VISUAL: Screenshot – la Sagrada Familia. Professor Mark Burry discusses his role in an international team working towards completing Gaudi’s famous Basilica in Barcelona.
VISUAL: Professor Mark Burry, Director of Spatial Information Architecture Laboratory, RMIT University speaking to camera.
Prof. Mark Burry: The Sagrada Familia Church was proposed as a new church for the new part of Barcelona that was emerging ...
VISUAL: Camera shows an aerial shot of Barcelona and the Sagrada Familia in the centre of the city. The camera moves in closer towards the church, changing angles to show the church from a different side.
Prof. Mark Burry: ... in the middle of the 19th Century. Gaudi worked on the project for 43 years from 1883 to 1926 when unfortunately he was run over by a tram when he was aged 74.
VISUAL: Camera shows intricate detail and sculptures on the side of church building panning up to show the spires with cranes surrounding the building.
Prof. Mark Burry: So it’s not often that an architect has a project dominating their entire career effectively ...
VISUAL: Camera shows close-up of a sculpture in the side of the building depicting Jesus as a young boy with Joseph before pulling back to show the surrounding sculptures and detail.
Prof. Mark Burry: ... but even more extraordinary is that it wasn’t a building that Gaudi started and it wasn’t finished in his time either.
VISUAL: Professor Mark Burry speaking to camera.
Prof.
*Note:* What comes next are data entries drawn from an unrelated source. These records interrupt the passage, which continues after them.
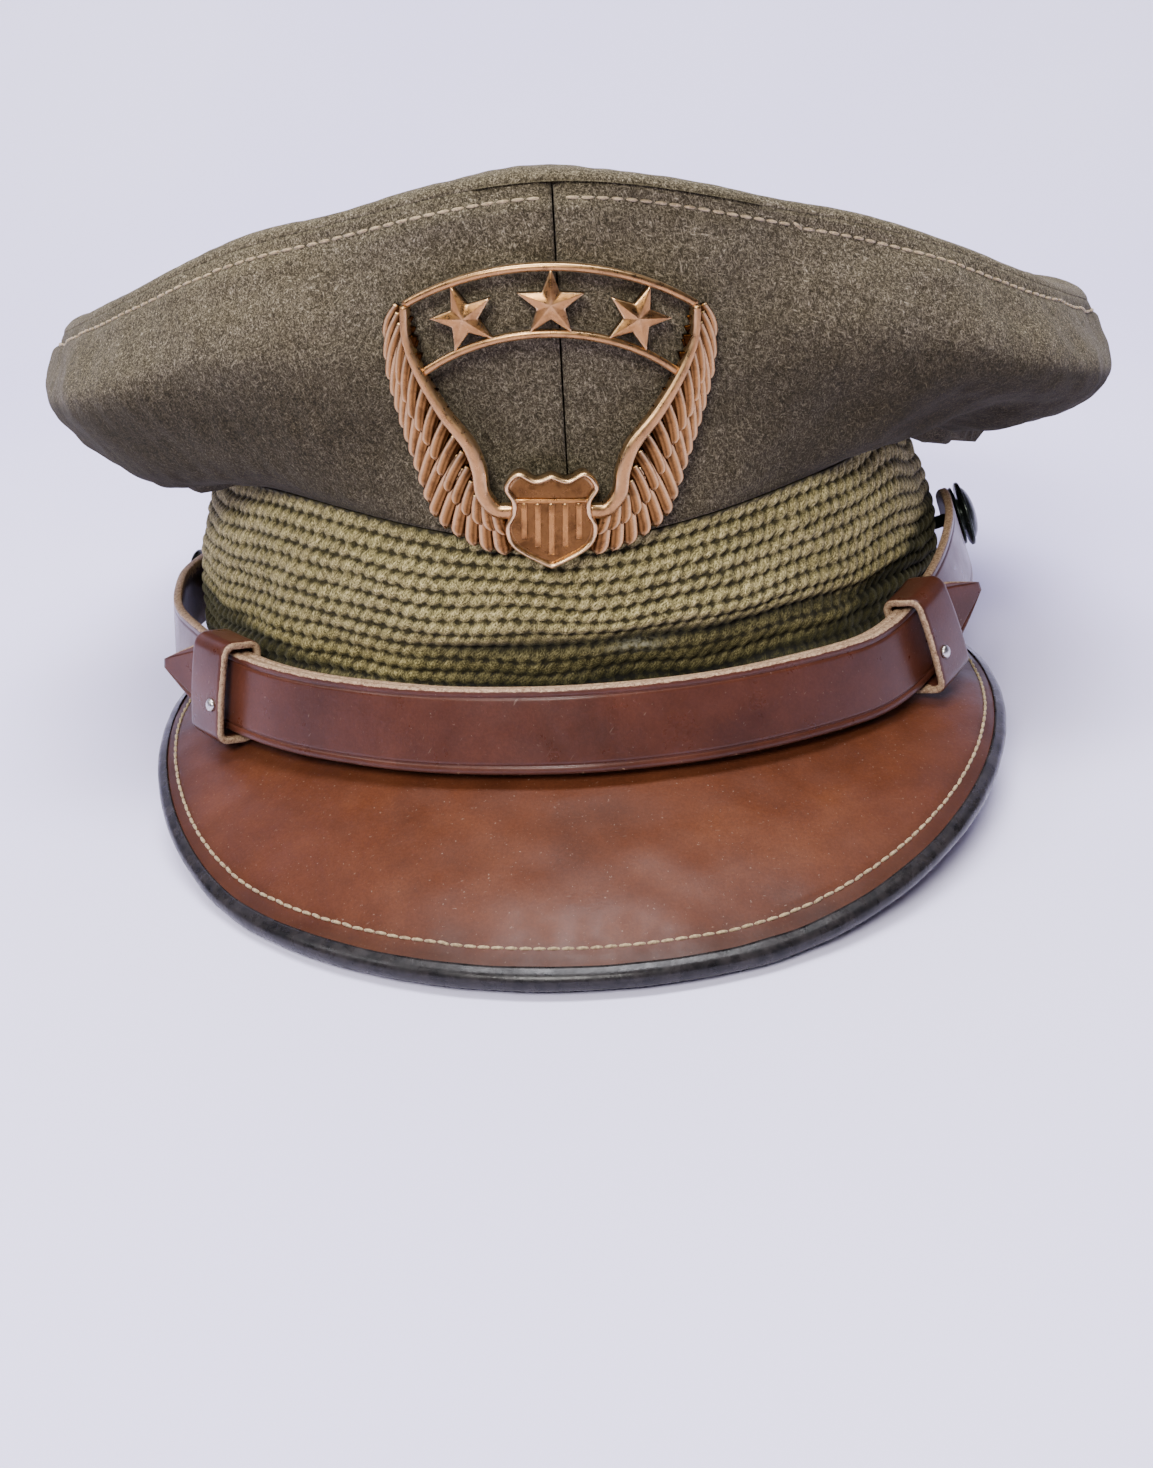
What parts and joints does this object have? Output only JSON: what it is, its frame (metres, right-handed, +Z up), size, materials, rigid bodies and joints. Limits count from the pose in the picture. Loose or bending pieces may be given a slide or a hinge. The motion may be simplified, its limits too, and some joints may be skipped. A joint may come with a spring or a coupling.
{
  "type": "peaked cap",
  "caption": "Soft-topped uniform peaked cap with a braid band, bound leather peak, front strap with keepers, side buttons and a pierced winged badge.",
  "frame": {"origin": "centre of the base of the box round the cap as it rests on its peak's edge and the back of its band", "axes": "+X towards the wearer's left, -Y the front of the peak, +Z up"},
  "size_m": [0.2456, 0.3058, 0.1309],
  "materials": {
    "wool": "matte",
    "braid": "matte",
    "peak_leather": "satin",
    "strap_leather": "satin",
    "black_binding": "gloss",
    "dark_metal": "gloss",
    "bronze": "satin",
    "steel": "satin"
  },
  "bodies": {
    "root": {"crown_top": "wool", "crown_side_right": "wool", "crown_side_left": "wool", "band": "braid", "peak": "peak_leather", "peak_binding": "black_binding", "strap_inner": "strap_leather", "strap_outer": "strap_leather", "keeper_right": "strap_leather", "keeper_left": "strap_leather", "rivet_right": "steel", "rivet_left": "steel", "button_right": "dark_metal", "button_left": "dark_metal", "badge": "bronze", "badge_screw": "steel", "vent_eyelet": "dark_metal"}
  },
  "joints": []
}
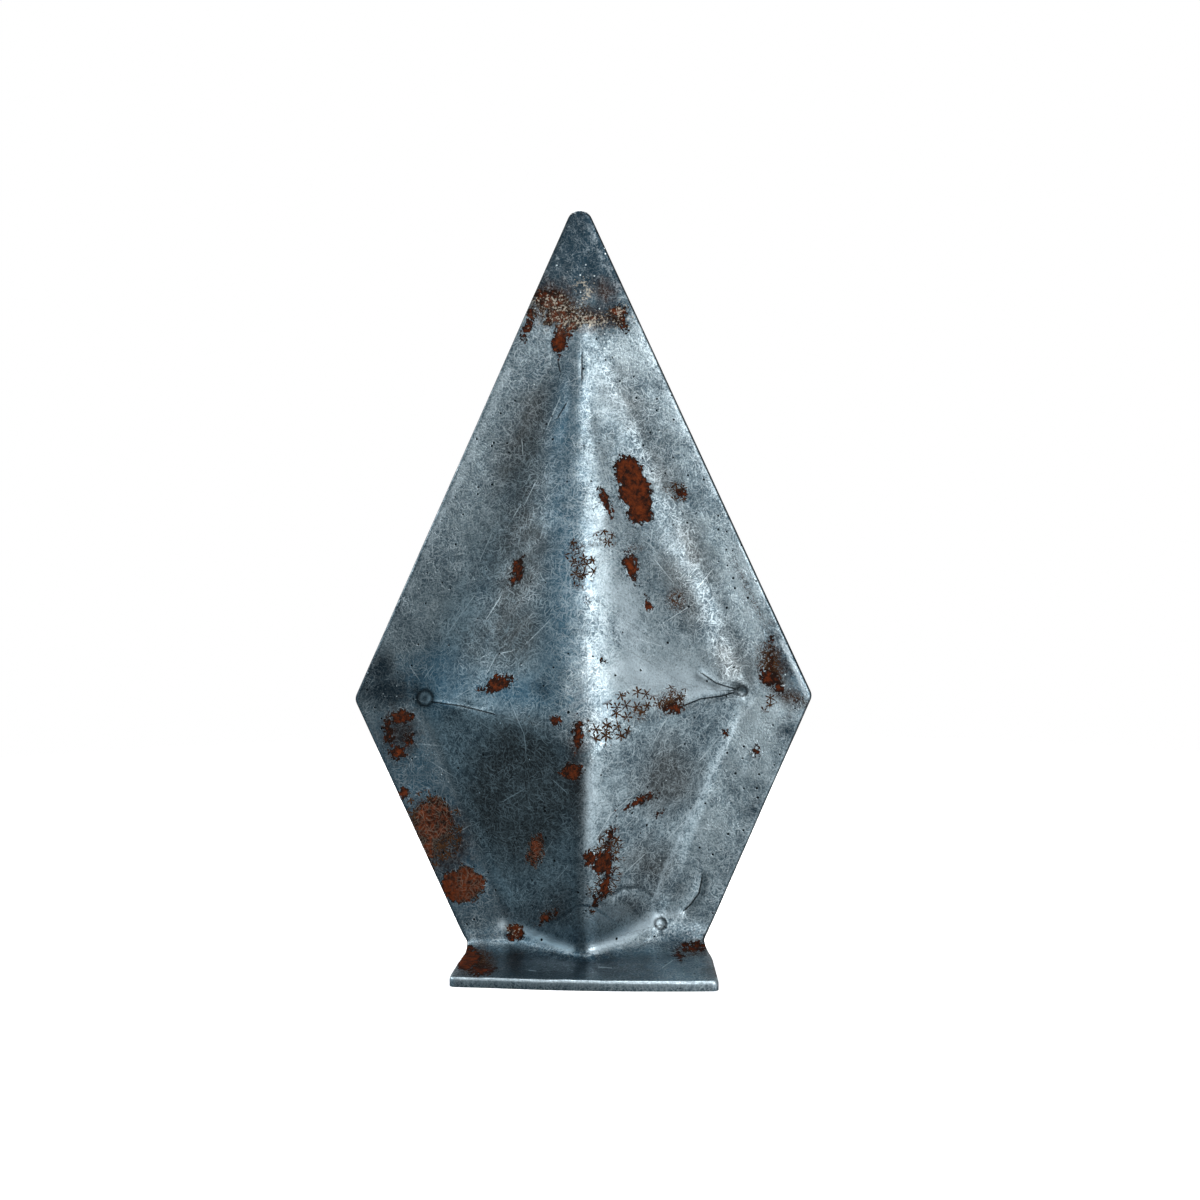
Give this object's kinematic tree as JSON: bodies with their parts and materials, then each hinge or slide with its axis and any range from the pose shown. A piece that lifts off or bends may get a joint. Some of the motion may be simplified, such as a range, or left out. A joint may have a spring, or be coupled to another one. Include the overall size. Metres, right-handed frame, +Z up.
{
  "type": "railing spear finial",
  "caption": "Spear-shaped railing finial of pressed steel sheets set back to back, with a raised diamond and a foot turned out to sit on the end of a square tube.",
  "frame": {"origin": "middle of the underside of the square foot, on the plane where the two sheets meet", "axes": "+Z up the spear to its tip, +X across the spear to its right side corner, +Y from the front face to the back face"},
  "size_m": [0.0488, 0.0254, 0.0795],
  "materials": {
    "pressed_steel": "bare mild steel, dulled by handling, with rust patches and heat tint at the spot welds"
  },
  "bodies": {
    "root": {"front_pressing": "pressed_steel", "back_pressing": "pressed_steel"}
  },
  "joints": []
}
Mark Burry: During the civil war Gaudi’s workshop, which was on?site, was attacked by vandals and set on fire ...
VISUAL: Camera shows aerial shot of large room with large plaster models of various aspects of the church.
Prof. Mark Burry: ... and the models that he used, the large-scale plaster models which hold all the secrets were broken ...
VISUAL: Professor Mark Burry speaking to camera.
Prof. Mark Burry: ... into pieces and the drawings burnt.
VISUAL: Camera shows close-up of the side of the building with words engraved along the side and a sculpture in the background, before moving upwards to show a side view of another sculpture in the wall of the church.
Prof. Mark Burry: Well, being involved in the project for 31 years I would have to admit that up until last year most ...
VISUAL: Camera shows sculpture of male in the side of the church panning up to the face of the figure.
Prof. Mark Burry: ... of those years were spent thinking only about the here and now, the difficulty of resolving the complex building, getting the next bit built.
VISUAL: Professor Mark Burry speaking to camera.
Prof. Mark Burry: And I think all of us got a shock last year when the interior was opened.
VISUAL: Camera shows two workers stood on a scaffolding platform over a square opening giving hand signals to a worker above them. Camera shot changes to show worker above winding a piece of equipment.
Prof. Mark Burry: If it took so long, why would it be a shock? It’s because ...
VISUAL: Camera shows shot from above of a worker squatting down drilling a wooden frame before changing to show a high aerial view of a worker dipping a brush in a bucket on a bench surrounded by scaffolding and work equipment.
Prof. Mark Burry: ... right up until within a few months of the Pope’s visit it ...
VISUAL: Camera pans down showing rows of large scaffolding structures before changing to a shot of workers on the top of one of the church spires with the city in the background.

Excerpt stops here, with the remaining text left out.